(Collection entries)
--- Begin ---
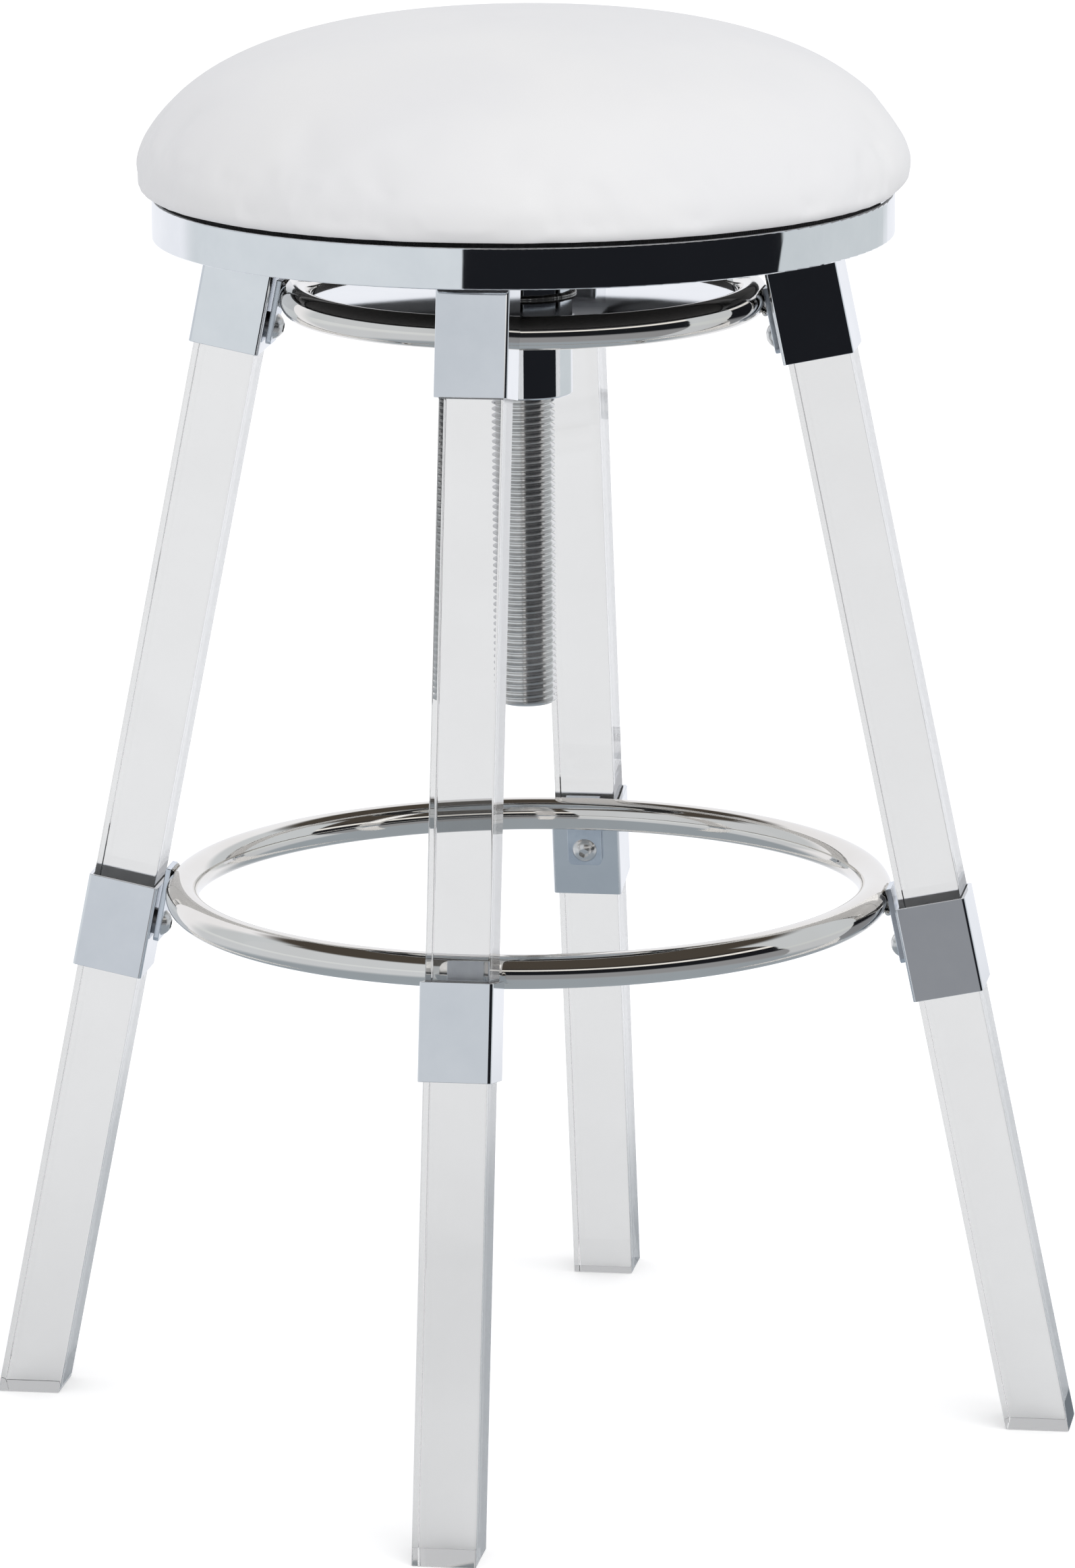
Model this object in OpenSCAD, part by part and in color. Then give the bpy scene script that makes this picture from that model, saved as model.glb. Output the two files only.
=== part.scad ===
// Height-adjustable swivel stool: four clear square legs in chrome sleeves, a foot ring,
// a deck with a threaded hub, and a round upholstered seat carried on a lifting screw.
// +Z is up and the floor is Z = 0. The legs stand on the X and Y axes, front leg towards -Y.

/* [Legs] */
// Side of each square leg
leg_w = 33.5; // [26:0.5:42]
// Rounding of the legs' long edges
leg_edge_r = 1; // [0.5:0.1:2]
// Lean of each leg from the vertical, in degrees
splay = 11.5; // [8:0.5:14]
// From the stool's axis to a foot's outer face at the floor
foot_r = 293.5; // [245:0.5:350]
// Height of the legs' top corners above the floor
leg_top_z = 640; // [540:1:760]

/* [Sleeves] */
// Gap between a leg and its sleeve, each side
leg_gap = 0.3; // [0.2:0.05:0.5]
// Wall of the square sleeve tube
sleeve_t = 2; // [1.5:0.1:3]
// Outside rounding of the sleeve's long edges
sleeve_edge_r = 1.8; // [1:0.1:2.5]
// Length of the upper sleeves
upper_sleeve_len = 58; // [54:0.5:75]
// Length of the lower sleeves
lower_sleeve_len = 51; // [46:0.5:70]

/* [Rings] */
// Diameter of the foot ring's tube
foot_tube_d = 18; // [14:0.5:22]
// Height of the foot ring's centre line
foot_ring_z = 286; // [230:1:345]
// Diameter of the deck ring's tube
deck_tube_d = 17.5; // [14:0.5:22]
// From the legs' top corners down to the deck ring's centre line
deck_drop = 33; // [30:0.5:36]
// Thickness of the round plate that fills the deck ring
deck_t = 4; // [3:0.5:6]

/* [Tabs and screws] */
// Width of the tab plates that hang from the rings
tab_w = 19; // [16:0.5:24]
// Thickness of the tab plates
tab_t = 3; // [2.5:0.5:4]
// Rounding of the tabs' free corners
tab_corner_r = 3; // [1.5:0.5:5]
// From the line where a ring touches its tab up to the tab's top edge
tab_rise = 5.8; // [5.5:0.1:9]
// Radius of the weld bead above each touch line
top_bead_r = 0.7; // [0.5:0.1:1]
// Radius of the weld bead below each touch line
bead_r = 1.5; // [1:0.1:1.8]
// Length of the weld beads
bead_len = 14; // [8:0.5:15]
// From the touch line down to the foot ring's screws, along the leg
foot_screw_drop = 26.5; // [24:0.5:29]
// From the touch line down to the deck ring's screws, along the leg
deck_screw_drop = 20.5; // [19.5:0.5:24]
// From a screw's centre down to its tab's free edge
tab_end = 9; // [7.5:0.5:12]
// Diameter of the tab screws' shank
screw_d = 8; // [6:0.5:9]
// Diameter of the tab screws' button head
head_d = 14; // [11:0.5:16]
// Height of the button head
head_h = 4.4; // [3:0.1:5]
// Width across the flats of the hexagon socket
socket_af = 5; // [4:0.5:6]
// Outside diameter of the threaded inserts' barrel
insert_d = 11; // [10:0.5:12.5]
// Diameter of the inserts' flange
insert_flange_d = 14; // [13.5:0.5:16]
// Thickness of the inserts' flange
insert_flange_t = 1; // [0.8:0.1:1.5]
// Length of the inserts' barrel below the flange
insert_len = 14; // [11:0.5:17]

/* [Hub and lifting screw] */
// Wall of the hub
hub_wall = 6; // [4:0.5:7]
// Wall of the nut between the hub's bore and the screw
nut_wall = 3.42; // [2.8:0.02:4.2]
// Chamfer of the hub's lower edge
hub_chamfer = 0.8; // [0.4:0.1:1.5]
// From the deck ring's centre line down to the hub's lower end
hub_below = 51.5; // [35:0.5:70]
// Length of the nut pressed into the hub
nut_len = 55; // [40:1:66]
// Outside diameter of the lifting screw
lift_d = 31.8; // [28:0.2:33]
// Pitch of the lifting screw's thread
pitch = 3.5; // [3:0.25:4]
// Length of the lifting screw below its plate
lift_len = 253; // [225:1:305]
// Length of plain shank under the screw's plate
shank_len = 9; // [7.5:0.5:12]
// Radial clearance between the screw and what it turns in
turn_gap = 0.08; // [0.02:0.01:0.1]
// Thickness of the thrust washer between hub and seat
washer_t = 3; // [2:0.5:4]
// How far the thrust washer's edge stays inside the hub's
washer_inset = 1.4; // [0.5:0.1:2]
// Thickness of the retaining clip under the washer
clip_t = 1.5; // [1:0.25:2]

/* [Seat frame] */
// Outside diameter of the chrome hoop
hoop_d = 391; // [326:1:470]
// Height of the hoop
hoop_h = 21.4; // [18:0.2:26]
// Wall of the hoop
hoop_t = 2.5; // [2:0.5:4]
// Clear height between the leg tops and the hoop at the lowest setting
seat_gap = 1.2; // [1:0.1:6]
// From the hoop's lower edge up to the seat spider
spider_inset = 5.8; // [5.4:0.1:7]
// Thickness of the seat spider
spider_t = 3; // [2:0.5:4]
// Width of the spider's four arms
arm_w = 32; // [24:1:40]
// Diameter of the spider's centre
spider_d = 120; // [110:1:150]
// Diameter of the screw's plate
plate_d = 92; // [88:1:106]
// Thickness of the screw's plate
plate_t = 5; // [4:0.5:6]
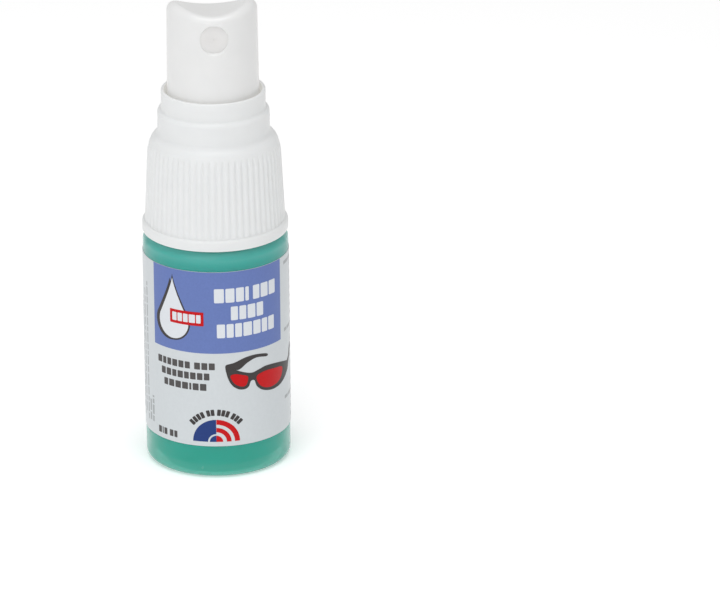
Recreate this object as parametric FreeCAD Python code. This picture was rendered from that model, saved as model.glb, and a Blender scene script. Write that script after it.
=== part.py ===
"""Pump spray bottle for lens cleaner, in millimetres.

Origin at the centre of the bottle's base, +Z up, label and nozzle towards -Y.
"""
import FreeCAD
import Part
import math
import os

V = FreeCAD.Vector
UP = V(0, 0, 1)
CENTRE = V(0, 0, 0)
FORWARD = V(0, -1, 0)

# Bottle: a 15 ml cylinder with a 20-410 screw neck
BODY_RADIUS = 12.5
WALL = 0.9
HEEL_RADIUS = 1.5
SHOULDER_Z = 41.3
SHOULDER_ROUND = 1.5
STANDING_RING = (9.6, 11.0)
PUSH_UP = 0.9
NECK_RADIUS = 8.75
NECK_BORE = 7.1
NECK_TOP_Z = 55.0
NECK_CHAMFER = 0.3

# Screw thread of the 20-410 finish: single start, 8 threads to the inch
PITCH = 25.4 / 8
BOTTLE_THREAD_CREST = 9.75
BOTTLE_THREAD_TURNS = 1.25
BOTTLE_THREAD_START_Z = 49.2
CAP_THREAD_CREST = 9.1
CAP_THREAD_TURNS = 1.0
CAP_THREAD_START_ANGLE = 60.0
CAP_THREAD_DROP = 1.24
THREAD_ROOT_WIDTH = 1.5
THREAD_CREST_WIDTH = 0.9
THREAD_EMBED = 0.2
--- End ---
- What to do
Write out exactly the final stretch of the records: the line containing "Recreate this object" and every line after it, through the last, and nothing else.

- Answer below
Recreate this object as parametric FreeCAD Python code. This picture was rendered from that model, saved as model.glb, and a Blender scene script. Write that script after it.
=== part.py ===
"""Pump spray bottle for lens cleaner, in millimetres.

Origin at the centre of the bottle's base, +Z up, label and nozzle towards -Y.
"""
import FreeCAD
import Part
import math
import os

V = FreeCAD.Vector
UP = V(0, 0, 1)
CENTRE = V(0, 0, 0)
FORWARD = V(0, -1, 0)

# Bottle: a 15 ml cylinder with a 20-410 screw neck
BODY_RADIUS = 12.5
WALL = 0.9
HEEL_RADIUS = 1.5
SHOULDER_Z = 41.3
SHOULDER_ROUND = 1.5
STANDING_RING = (9.6, 11.0)
PUSH_UP = 0.9
NECK_RADIUS = 8.75
NECK_BORE = 7.1
NECK_TOP_Z = 55.0
NECK_CHAMFER = 0.3

# Screw thread of the 20-410 finish: single start, 8 threads to the inch
PITCH = 25.4 / 8
BOTTLE_THREAD_CREST = 9.75
BOTTLE_THREAD_TURNS = 1.25
BOTTLE_THREAD_START_Z = 49.2
CAP_THREAD_CREST = 9.1
CAP_THREAD_TURNS = 1.0
CAP_THREAD_START_ANGLE = 60.0
CAP_THREAD_DROP = 1.24
THREAD_ROOT_WIDTH = 1.5
THREAD_CREST_WIDTH = 0.9
THREAD_EMBED = 0.2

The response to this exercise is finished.